Recorded data:
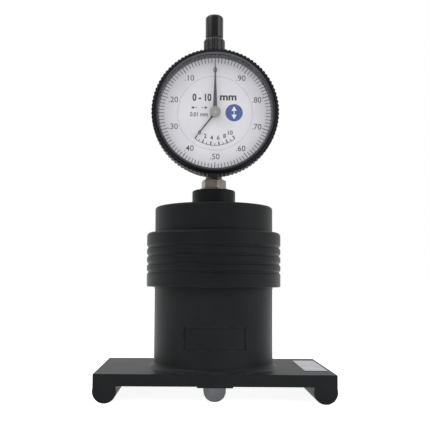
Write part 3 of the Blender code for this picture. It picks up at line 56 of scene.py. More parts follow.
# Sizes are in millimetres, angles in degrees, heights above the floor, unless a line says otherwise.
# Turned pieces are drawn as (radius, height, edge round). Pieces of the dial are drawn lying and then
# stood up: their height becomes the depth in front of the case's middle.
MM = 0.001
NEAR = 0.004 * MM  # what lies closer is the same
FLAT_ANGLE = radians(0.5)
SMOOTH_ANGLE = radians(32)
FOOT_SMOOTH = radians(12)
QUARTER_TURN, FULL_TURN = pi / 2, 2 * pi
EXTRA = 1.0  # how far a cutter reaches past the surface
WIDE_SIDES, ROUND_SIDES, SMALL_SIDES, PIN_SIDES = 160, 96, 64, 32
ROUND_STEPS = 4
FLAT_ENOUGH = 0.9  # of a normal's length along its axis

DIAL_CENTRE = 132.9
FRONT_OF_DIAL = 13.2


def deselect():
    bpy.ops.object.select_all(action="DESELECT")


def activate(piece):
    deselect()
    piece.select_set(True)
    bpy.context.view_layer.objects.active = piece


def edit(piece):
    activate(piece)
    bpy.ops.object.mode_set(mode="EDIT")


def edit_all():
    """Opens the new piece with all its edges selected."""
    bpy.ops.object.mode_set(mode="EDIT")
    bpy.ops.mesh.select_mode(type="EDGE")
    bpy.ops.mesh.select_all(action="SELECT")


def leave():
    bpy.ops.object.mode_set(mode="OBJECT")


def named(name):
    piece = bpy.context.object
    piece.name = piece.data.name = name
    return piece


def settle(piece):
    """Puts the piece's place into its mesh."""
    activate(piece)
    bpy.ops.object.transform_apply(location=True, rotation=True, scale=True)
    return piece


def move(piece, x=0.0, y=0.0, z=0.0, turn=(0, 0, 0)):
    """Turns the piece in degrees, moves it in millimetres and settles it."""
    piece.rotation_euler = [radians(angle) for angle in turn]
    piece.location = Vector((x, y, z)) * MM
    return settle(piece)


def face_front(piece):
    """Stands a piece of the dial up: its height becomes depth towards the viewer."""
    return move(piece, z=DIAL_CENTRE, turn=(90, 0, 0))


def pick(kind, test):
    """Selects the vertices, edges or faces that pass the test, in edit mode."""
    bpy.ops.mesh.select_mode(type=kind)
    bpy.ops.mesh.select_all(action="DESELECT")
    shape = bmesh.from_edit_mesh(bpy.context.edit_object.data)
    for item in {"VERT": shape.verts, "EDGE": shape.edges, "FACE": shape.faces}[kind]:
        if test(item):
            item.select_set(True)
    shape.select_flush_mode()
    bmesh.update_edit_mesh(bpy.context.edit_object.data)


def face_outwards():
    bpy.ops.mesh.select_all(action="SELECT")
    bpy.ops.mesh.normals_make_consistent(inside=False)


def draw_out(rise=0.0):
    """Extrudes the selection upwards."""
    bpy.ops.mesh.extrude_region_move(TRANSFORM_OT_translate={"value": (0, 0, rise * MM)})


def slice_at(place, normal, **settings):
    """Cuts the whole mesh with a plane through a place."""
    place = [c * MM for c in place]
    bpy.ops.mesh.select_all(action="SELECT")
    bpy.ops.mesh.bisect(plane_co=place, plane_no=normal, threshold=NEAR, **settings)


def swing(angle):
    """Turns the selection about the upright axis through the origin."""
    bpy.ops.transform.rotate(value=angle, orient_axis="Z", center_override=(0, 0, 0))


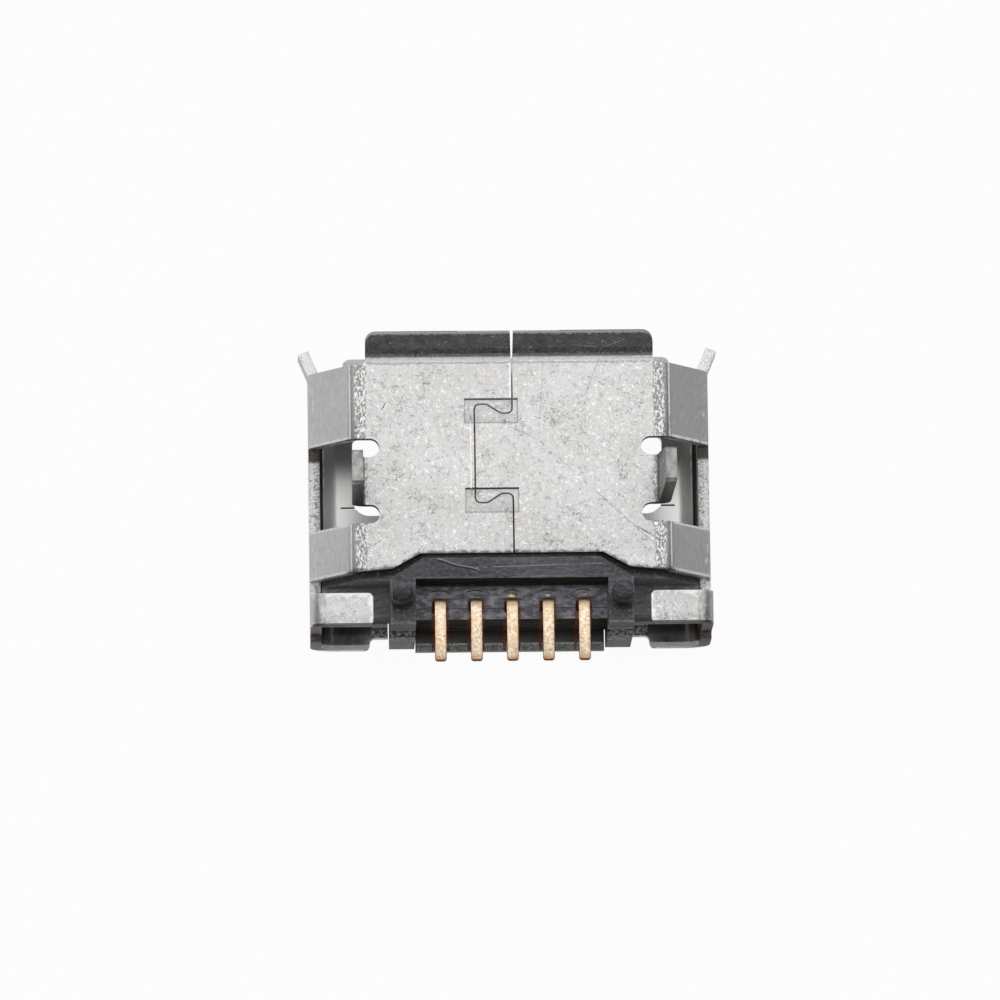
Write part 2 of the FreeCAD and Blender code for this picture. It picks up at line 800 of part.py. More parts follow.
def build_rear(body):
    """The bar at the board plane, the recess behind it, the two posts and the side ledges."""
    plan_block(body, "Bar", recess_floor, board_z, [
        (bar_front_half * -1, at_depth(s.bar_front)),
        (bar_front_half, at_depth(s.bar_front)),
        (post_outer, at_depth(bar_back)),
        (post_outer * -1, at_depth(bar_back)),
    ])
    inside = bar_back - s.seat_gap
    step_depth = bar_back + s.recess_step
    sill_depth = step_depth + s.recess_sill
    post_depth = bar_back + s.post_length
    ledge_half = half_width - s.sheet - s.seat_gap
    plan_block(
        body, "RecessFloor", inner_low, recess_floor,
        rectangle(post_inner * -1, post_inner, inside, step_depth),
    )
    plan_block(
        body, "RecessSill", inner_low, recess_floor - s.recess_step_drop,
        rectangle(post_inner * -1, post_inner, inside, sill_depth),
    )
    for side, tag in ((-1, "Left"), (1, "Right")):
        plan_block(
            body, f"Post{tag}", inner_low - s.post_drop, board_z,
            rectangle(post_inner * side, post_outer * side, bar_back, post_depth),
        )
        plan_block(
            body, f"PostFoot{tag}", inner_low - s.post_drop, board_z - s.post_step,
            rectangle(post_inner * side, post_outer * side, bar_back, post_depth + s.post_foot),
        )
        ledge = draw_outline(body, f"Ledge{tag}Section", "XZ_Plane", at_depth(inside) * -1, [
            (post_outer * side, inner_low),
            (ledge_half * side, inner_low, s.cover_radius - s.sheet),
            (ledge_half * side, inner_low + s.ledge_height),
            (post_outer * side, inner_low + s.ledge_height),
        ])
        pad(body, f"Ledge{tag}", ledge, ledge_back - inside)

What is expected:
Write out again, unchanged, every line from the line containing "Write part 2" to the final line of the material above.

Solution:
Write part 2 of the FreeCAD and Blender code for this picture. It picks up at line 800 of part.py. More parts follow.
def build_rear(body):
    """The bar at the board plane, the recess behind it, the two posts and the side ledges."""
    plan_block(body, "Bar", recess_floor, board_z, [
        (bar_front_half * -1, at_depth(s.bar_front)),
        (bar_front_half, at_depth(s.bar_front)),
        (post_outer, at_depth(bar_back)),
        (post_outer * -1, at_depth(bar_back)),
    ])
    inside = bar_back - s.seat_gap
    step_depth = bar_back + s.recess_step
    sill_depth = step_depth + s.recess_sill
    post_depth = bar_back + s.post_length
    ledge_half = half_width - s.sheet - s.seat_gap
    plan_block(
        body, "RecessFloor", inner_low, recess_floor,
        rectangle(post_inner * -1, post_inner, inside, step_depth),
    )
    plan_block(
        body, "RecessSill", inner_low, recess_floor - s.recess_step_drop,
        rectangle(post_inner * -1, post_inner, inside, sill_depth),
    )
    for side, tag in ((-1, "Left"), (1, "Right")):
        plan_block(
            body, f"Post{tag}", inner_low - s.post_drop, board_z,
            rectangle(post_inner * side, post_outer * side, bar_back, post_depth),
        )
        plan_block(
            body, f"PostFoot{tag}", inner_low - s.post_drop, board_z - s.post_step,
            rectangle(post_inner * side, post_outer * side, bar_back, post_depth + s.post_foot),
        )
        ledge = draw_outline(body, f"Ledge{tag}Section", "XZ_Plane", at_depth(inside) * -1, [
            (post_outer * side, inner_low),
            (ledge_half * side, inner_low, s.cover_radius - s.sheet),
            (ledge_half * side, inner_low + s.ledge_height),
            (post_outer * side, inner_low + s.ledge_height),
        ])
        pad(body, f"Ledge{tag}", ledge, ledge_back - inside)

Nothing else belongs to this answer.